To Alan Jackson, one of the deputy D.A.s prosecuting Goodwin, the notion that Goodwin wasn’t mad at Thompson was absurd on its face. “Mike Goodwin’s multimillion-dollar lifestyle had the knees knocked out from under it,” he replied. “His business was taken away. His livelihood was taken away. He had to declare personal bankruptcy. His very home, car, his personal bank accounts, they were all becoming subject to the whims, if you will . . . of Mickey Thompson. If Mike Goodwin was winning, he certainly didn’t say so. [Instead, he said:] ‘I’m going to kill that son of a bitch. I’m going to kill that motherfucker.’ ”

Not surprisingly, at the end of the preliminary hearing, Judge Teri Schwartz ordered Goodwin held for trial, saying, “Of all the evidence presented in this case, there is simply no one else the court can say committed this crime.”

“Of course, she doesn’t know anyone else,” defense attorney Elena Saris would later say. “The defense didn’t get the opportunity to present our side of the case.”

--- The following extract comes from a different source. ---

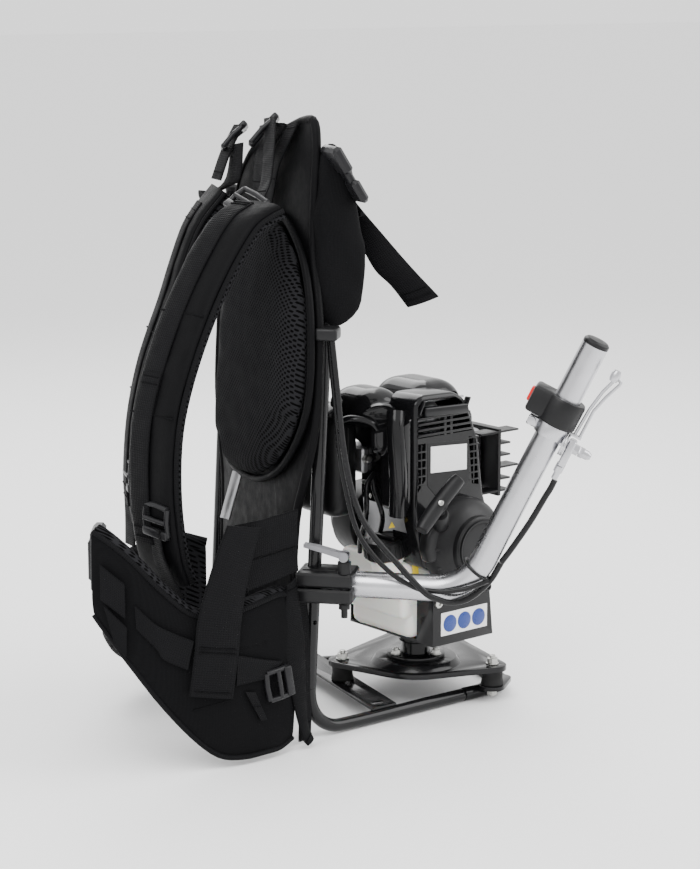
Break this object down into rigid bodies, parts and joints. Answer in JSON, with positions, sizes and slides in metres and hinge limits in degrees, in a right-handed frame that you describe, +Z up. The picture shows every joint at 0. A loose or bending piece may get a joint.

After 18 years, the case has taken an enormous toll on everyone concerned. Goodwin has been in jail without bail for five years, awaiting trial. He’s got high blood pressure, impaired vision in one eye, toe problems that make it difficult to walk and such severe back pain that he can’t sit for more than 30 minutes at a time. Still, he keeps working. Writing with a 3½-inch stubby yellow pencil, he turns out complicated, cited, footnoted legal documents, memoranda and media briefing books with titles like “Government Fraud in the Thompson Murder Investigation,” “Elaborate Malevolent Conspiracy” and “There Is Evidence Thompson May Have Been Killed by Loan Sharks or Money Launderers.”